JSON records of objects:
☆ ☆ ☆ ☆ ☆ ☆ ☆
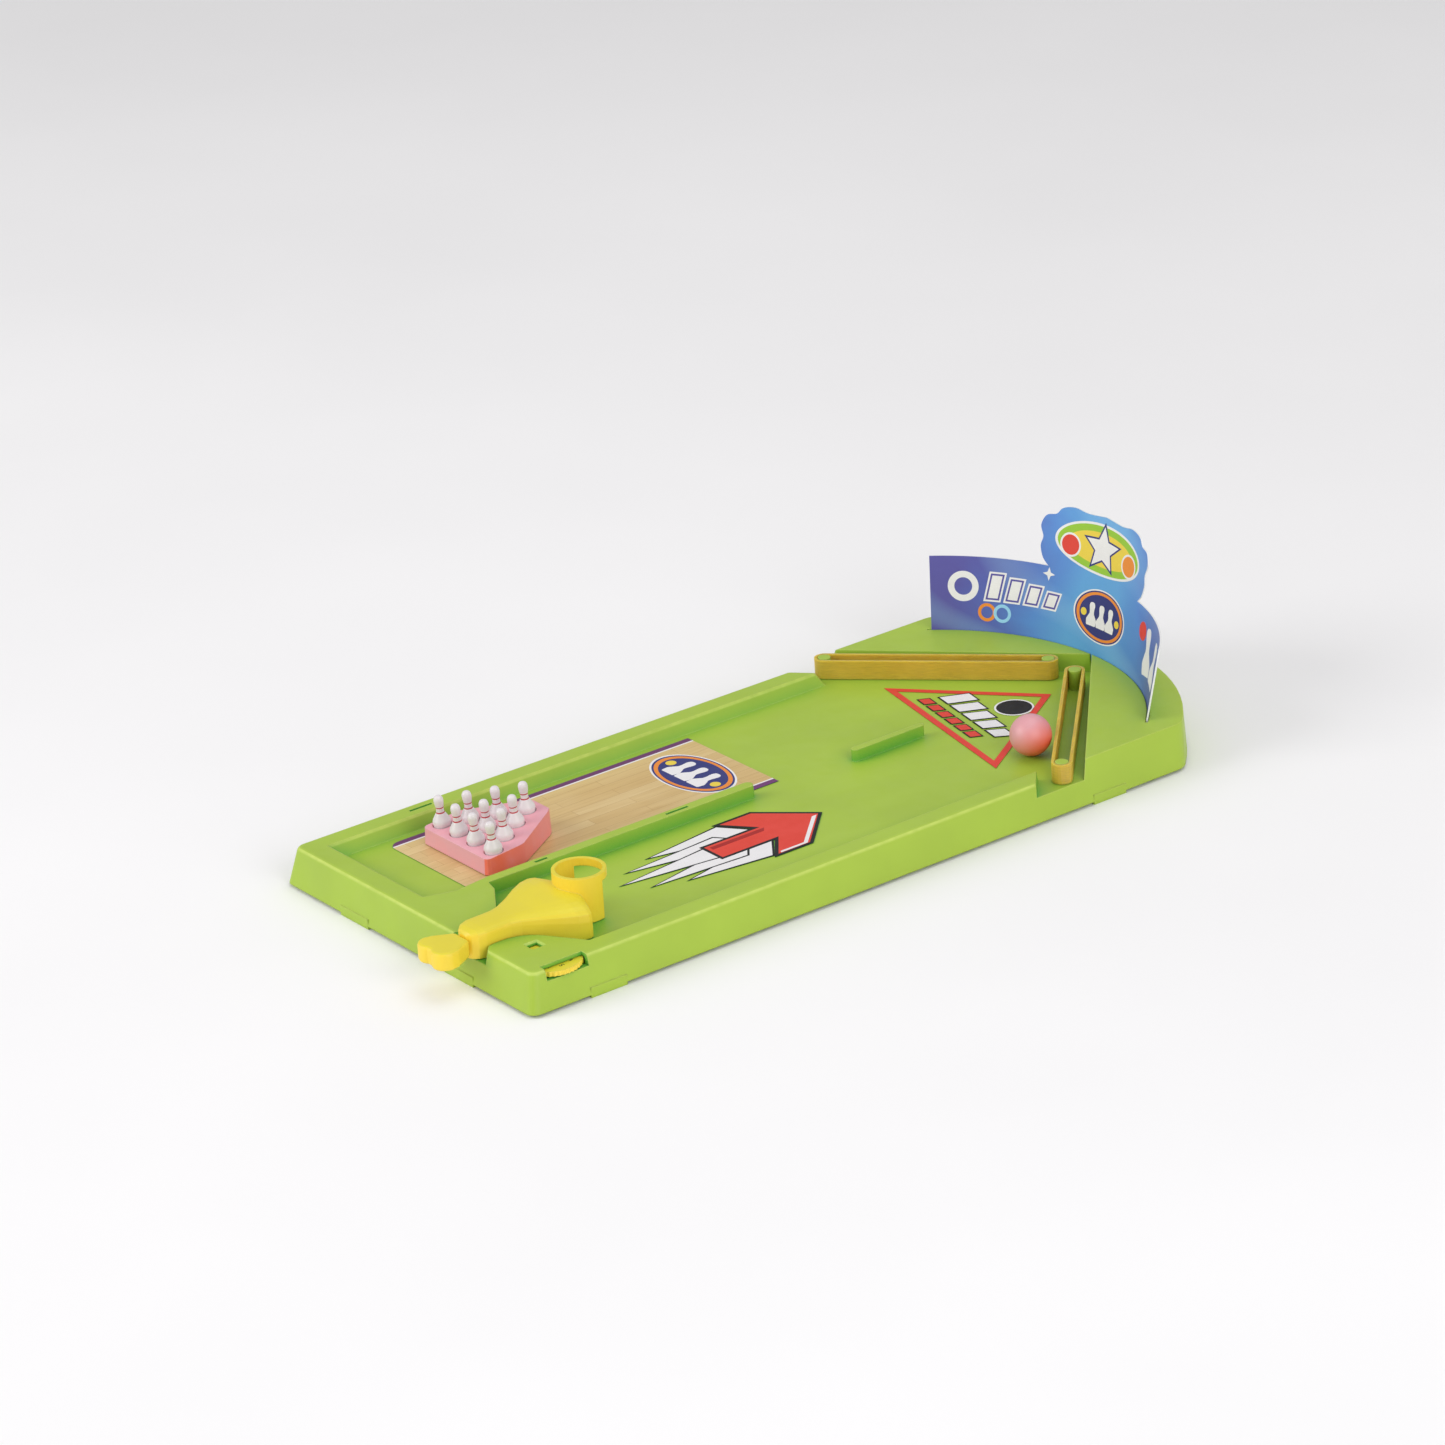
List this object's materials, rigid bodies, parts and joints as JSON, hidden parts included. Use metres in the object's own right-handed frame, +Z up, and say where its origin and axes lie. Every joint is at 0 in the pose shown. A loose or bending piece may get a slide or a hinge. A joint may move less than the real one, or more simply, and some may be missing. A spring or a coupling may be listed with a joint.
{
  "type": "tabletop bowling game",
  "caption": "Tabletop bowling game: moulded tray with a pin lane, spring launcher with ball cup, score dial, pin rack, rubber bumper bands, ball and curved backdrop card.",
  "frame": {"origin": "middle of the footprint, on the surface that the feet stand on", "axes": "+X to the launcher's side, +Y along the lanes away from the player, +Z up"},
  "size_m": [0.198, 0.4508, 0.0913],
  "materials": {
    "green_plastic": "satin",
    "yellow_plastic": "satin",
    "ochre_rubber": "satin",
    "pink_plastic": "satin",
    "coral_plastic": "gloss",
    "white_plastic": "gloss",
    "printed_card": "satin",
    "wood_print": "gloss",
    "red_print": "gloss",
    "steel": "satin"
  },
  "bodies": {
    "tray": {"base_tray": "green_plastic", "rubber_band_left": "ochre_rubber", "rubber_band_right": "ochre_rubber", "lane_sticker": "wood_print", "arrow_sticker": "red_print", "target_sticker": "red_print", "dial_washer": "steel", "dial_screw": "steel"},
    "launcher": {"launcher_housing": "yellow_plastic", "launcher_base_plate": "yellow_plastic", "launcher_screw_left": "steel", "launcher_screw_right": "steel", "pivot_washer": "steel", "pivot_screw": "steel", "plunger_spring": "steel"},
    "plunger": {"plunger_rod": "yellow_plastic", "striker_head": "yellow_plastic", "pull_knob": "yellow_plastic", "knob_screw": "steel"},
    "dial": {"score_dial": "yellow_plastic"},
    "rack": {"pin_rack": "pink_plastic"},
    "ball": {"ball": "coral_plastic"},
    "card": {"backdrop_card": "printed_card"},
    "pin_01": {"pin_01": "white_plastic"},
    "pin_02": {"pin_02": "white_plastic"},
    "pin_03": {"pin_03": "white_plastic"},
    "pin_04": {"pin_04": "white_plastic"},
    "pin_05": {"pin_05": "white_plastic"},
    "pin_06": {"pin_06": "white_plastic"},
    "pin_07": {"pin_07": "white_plastic"},
    "pin_08": {"pin_08": "white_plastic"},
    "pin_09": {"pin_09": "white_plastic"},
    "pin_10": {"pin_10": "white_plastic"}
  },
  "joints": [
    {"name": "launcher_aim", "type": "hinge", "parent": "tray", "child": "launcher", "pos_m": [0.0475, -0.192, 0.0133], "axis": [0, 0, 1], "range_deg": [-6, 6]},
    {"name": "plunger_pull", "type": "slide", "parent": "launcher", "child": "plunger", "axis": [0, -1, 0], "range_m": [0, 0.018], "stiffness_N_per_m": 120, "springref_m": -0.006, "deforming": ["plunger_spring"]},
    {"name": "score_dial_turn", "type": "hinge", "parent": "tray", "child": "dial", "pos_m": [0.0823, -0.1834, 0.0164], "axis": [0, 0, 1], "continuous": true},
    {"name": "rack_lift", "type": "slide", "parent": "tray", "child": "rack", "axis": [0, 0, 1], "range_m": [0, 0.06]},
    {"name": "ball_lift", "type": "slide", "parent": "tray", "child": "ball", "axis": [0, 0, 1], "range_m": [0, 0.06]},
    {"name": "card_lift", "type": "slide", "parent": "tray", "child": "card", "axis": [0, 0, 1], "range_m": [0, 0.06]},
    {"name": "pin_01_lift", "type": "slide", "parent": "rack", "child": "pin_01", "axis": [0, -0.0872, 0.9962], "range_m": [0, 0.03]},
    {"name": "pin_02_lift", "type": "slide", "parent": "rack", "child": "pin_02", "axis": [0, -0.0872, 0.9962], "range_m": [0, 0.03]},
    {"name": "pin_03_lift", "type": "slide", "parent": "rack", "child": "pin_03", "axis": [0, -0.0872, 0.9962], "range_m": [0, 0.03]},
    {"name": "pin_04_lift", "type": "slide", "parent": "rack", "child": "pin_04", "axis": [0, -0.0872, 0.9962], "range_m": [0, 0.03]},
    {"name": "pin_05_lift", "type": "slide", "parent": "rack", "child": "pin_05", "axis": [0, -0.0872, 0.9962], "range_m": [0, 0.03]},
    {"name": "pin_06_lift", "type": "slide", "parent": "rack", "child": "pin_06", "axis": [0, -0.0872, 0.9962], "range_m": [0, 0.03]},
    {"name": "pin_07_lift", "type": "slide", "parent": "rack", "child": "pin_07", "axis": [0, -0.0872, 0.9962], "range_m": [0, 0.03]},
    {"name": "pin_08_lift", "type": "slide", "parent": "rack", "child": "pin_08", "axis": [0, -0.0872, 0.9962], "range_m": [0, 0.03]},
    {"name": "pin_09_lift", "type": "slide", "parent": "rack", "child": "pin_09", "axis": [0, -0.0872, 0.9962], "range_m": [0, 0.03]},
    {"name": "pin_10_lift", "type": "slide", "parent": "rack", "child": "pin_10", "axis": [0, -0.0872, 0.9962], "range_m": [0, 0.03]}
  ]
}
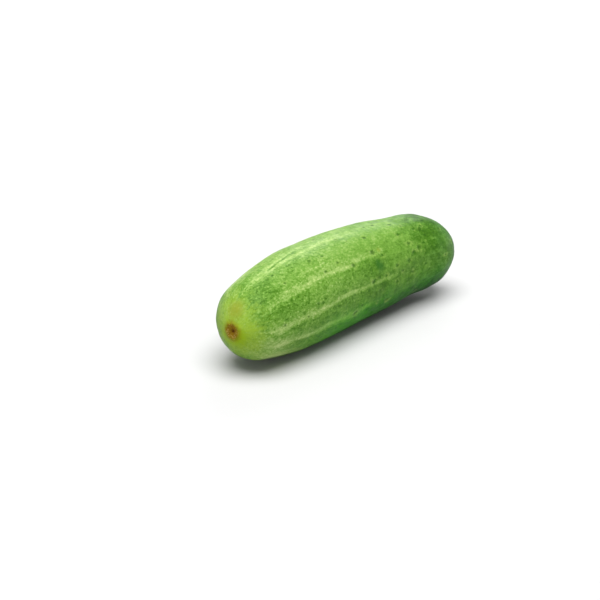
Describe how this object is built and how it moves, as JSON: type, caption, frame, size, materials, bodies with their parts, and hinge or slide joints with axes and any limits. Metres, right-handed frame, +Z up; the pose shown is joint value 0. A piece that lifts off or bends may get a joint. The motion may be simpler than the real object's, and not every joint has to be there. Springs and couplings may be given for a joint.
{
  "type": "cucumber",
  "caption": "Short blunt-ended cucumber with pale stripes, gently bent and lying on its side, with a corky blossom scar at one end and a dry stem scar at the other.",
  "frame": {"origin": "middle of the part's box, on the surface that the cucumber lies on", "axes": "+X from the blossom end towards the stem end, +Z up, and the bend lies flat in XY with its hollow side towards -Y"},
  "size_m": [0.168, 0.0494, 0.0471],
  "materials": {
    "skin": "waxy green cucumber skin with pale yellow-green stripes, satin sheen"
  },
  "bodies": {
    "root": {"cucumber": "skin"}
  },
  "joints": []
}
☆ ☆ ☆ ☆ ☆ ☆ ☆
- [TASK PROMPT]:
Each line of the listing above should be output exactly.

- [CORRECT OUTPUT]:
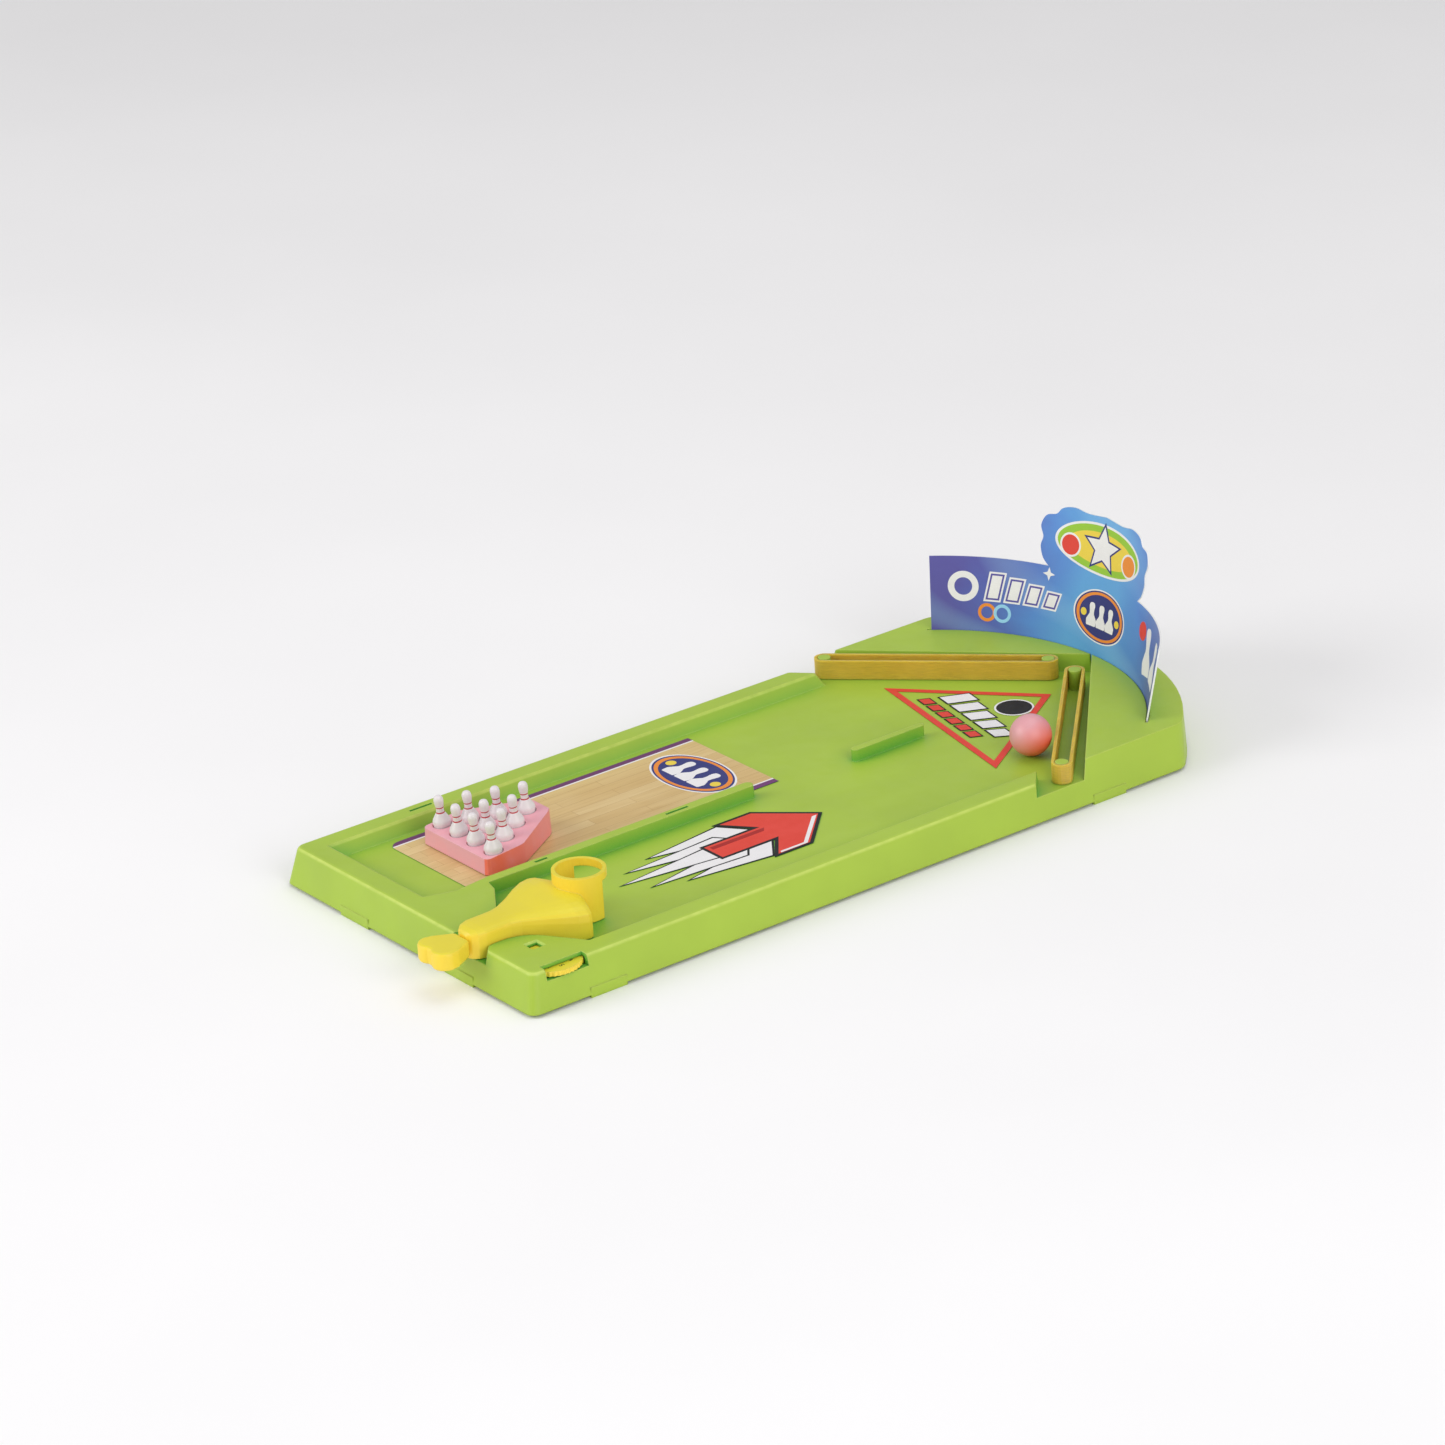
List this object's materials, rigid bodies, parts and joints as JSON, hidden parts included. Use metres in the object's own right-handed frame, +Z up, and say where its origin and axes lie. Every joint is at 0 in the pose shown. A loose or bending piece may get a slide or a hinge. A joint may move less than the real one, or more simply, and some may be missing. A spring or a coupling may be listed with a joint.
{
  "type": "tabletop bowling game",
  "caption": "Tabletop bowling game: moulded tray with a pin lane, spring launcher with ball cup, score dial, pin rack, rubber bumper bands, ball and curved backdrop card.",
  "frame": {"origin": "middle of the footprint, on the surface that the feet stand on", "axes": "+X to the launcher's side, +Y along the lanes away from the player, +Z up"},
  "size_m": [0.198, 0.4508, 0.0913],
  "materials": {
    "green_plastic": "satin",
    "yellow_plastic": "satin",
    "ochre_rubber": "satin",
    "pink_plastic": "satin",
    "coral_plastic": "gloss",
    "white_plastic": "gloss",
    "printed_card": "satin",
    "wood_print": "gloss",
    "red_print": "gloss",
    "steel": "satin"
  },
  "bodies": {
    "tray": {"base_tray": "green_plastic", "rubber_band_left": "ochre_rubber", "rubber_band_right": "ochre_rubber", "lane_sticker": "wood_print", "arrow_sticker": "red_print", "target_sticker": "red_print", "dial_washer": "steel", "dial_screw": "steel"},
    "launcher": {"launcher_housing": "yellow_plastic", "launcher_base_plate": "yellow_plastic", "launcher_screw_left": "steel", "launcher_screw_right": "steel", "pivot_washer": "steel", "pivot_screw": "steel", "plunger_spring": "steel"},
    "plunger": {"plunger_rod": "yellow_plastic", "striker_head": "yellow_plastic", "pull_knob": "yellow_plastic", "knob_screw": "steel"},
    "dial": {"score_dial": "yellow_plastic"},
    "rack": {"pin_rack": "pink_plastic"},
    "ball": {"ball": "coral_plastic"},
    "card": {"backdrop_card": "printed_card"},
    "pin_01": {"pin_01": "white_plastic"},
    "pin_02": {"pin_02": "white_plastic"},
    "pin_03": {"pin_03": "white_plastic"},
    "pin_04": {"pin_04": "white_plastic"},
    "pin_05": {"pin_05": "white_plastic"},
    "pin_06": {"pin_06": "white_plastic"},
    "pin_07": {"pin_07": "white_plastic"},
    "pin_08": {"pin_08": "white_plastic"},
    "pin_09": {"pin_09": "white_plastic"},
    "pin_10": {"pin_10": "white_plastic"}
  },
  "joints": [
    {"name": "launcher_aim", "type": "hinge", "parent": "tray", "child": "launcher", "pos_m": [0.0475, -0.192, 0.0133], "axis": [0, 0, 1], "range_deg": [-6, 6]},
    {"name": "plunger_pull", "type": "slide", "parent": "launcher", "child": "plunger", "axis": [0, -1, 0], "range_m": [0, 0.018], "stiffness_N_per_m": 120, "springref_m": -0.006, "deforming": ["plunger_spring"]},
    {"name": "score_dial_turn", "type": "hinge", "parent": "tray", "child": "dial", "pos_m": [0.0823, -0.1834, 0.0164], "axis": [0, 0, 1], "continuous": true},
    {"name": "rack_lift", "type": "slide", "parent": "tray", "child": "rack", "axis": [0, 0, 1], "range_m": [0, 0.06]},
    {"name": "ball_lift", "type": "slide", "parent": "tray", "child": "ball", "axis": [0, 0, 1], "range_m": [0, 0.06]},
    {"name": "card_lift", "type": "slide", "parent": "tray", "child": "card", "axis": [0, 0, 1], "range_m": [0, 0.06]},
    {"name": "pin_01_lift", "type": "slide", "parent": "rack", "child": "pin_01", "axis": [0, -0.0872, 0.9962], "range_m": [0, 0.03]},
    {"name": "pin_02_lift", "type": "slide", "parent": "rack", "child": "pin_02", "axis": [0, -0.0872, 0.9962], "range_m": [0, 0.03]},
    {"name": "pin_03_lift", "type": "slide", "parent": "rack", "child": "pin_03", "axis": [0, -0.0872, 0.9962], "range_m": [0, 0.03]},
    {"name": "pin_04_lift", "type": "slide", "parent": "rack", "child": "pin_04", "axis": [0, -0.0872, 0.9962], "range_m": [0, 0.03]},
    {"name": "pin_05_lift", "type": "slide", "parent": "rack", "child": "pin_05", "axis": [0, -0.0872, 0.9962], "range_m": [0, 0.03]},
    {"name": "pin_06_lift", "type": "slide", "parent": "rack", "child": "pin_06", "axis": [0, -0.0872, 0.9962], "range_m": [0, 0.03]},
    {"name": "pin_07_lift", "type": "slide", "parent": "rack", "child": "pin_07", "axis": [0, -0.0872, 0.9962], "range_m": [0, 0.03]},
    {"name": "pin_08_lift", "type": "slide", "parent": "rack", "child": "pin_08", "axis": [0, -0.0872, 0.9962], "range_m": [0, 0.03]},
    {"name": "pin_09_lift", "type": "slide", "parent": "rack", "child": "pin_09", "axis": [0, -0.0872, 0.9962], "range_m": [0, 0.03]},
    {"name": "pin_10_lift", "type": "slide", "parent": "rack", "child": "pin_10", "axis": [0, -0.0872, 0.9962], "range_m": [0, 0.03]}
  ]
}
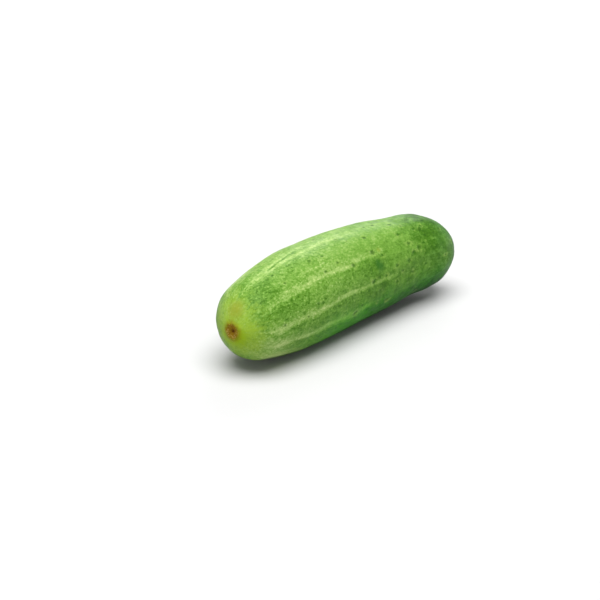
Describe how this object is built and how it moves, as JSON: type, caption, frame, size, materials, bodies with their parts, and hinge or slide joints with axes and any limits. Metres, right-handed frame, +Z up; the pose shown is joint value 0. A piece that lifts off or bends may get a joint. The motion may be simpler than the real object's, and not every joint has to be there. Springs and couplings may be given for a joint.
{
  "type": "cucumber",
  "caption": "Short blunt-ended cucumber with pale stripes, gently bent and lying on its side, with a corky blossom scar at one end and a dry stem scar at the other.",
  "frame": {"origin": "middle of the part's box, on the surface that the cucumber lies on", "axes": "+X from the blossom end towards the stem end, +Z up, and the bend lies flat in XY with its hollow side towards -Y"},
  "size_m": [0.168, 0.0494, 0.0471],
  "materials": {
    "skin": "waxy green cucumber skin with pale yellow-green stripes, satin sheen"
  },
  "bodies": {
    "root": {"cucumber": "skin"}
  },
  "joints": []
}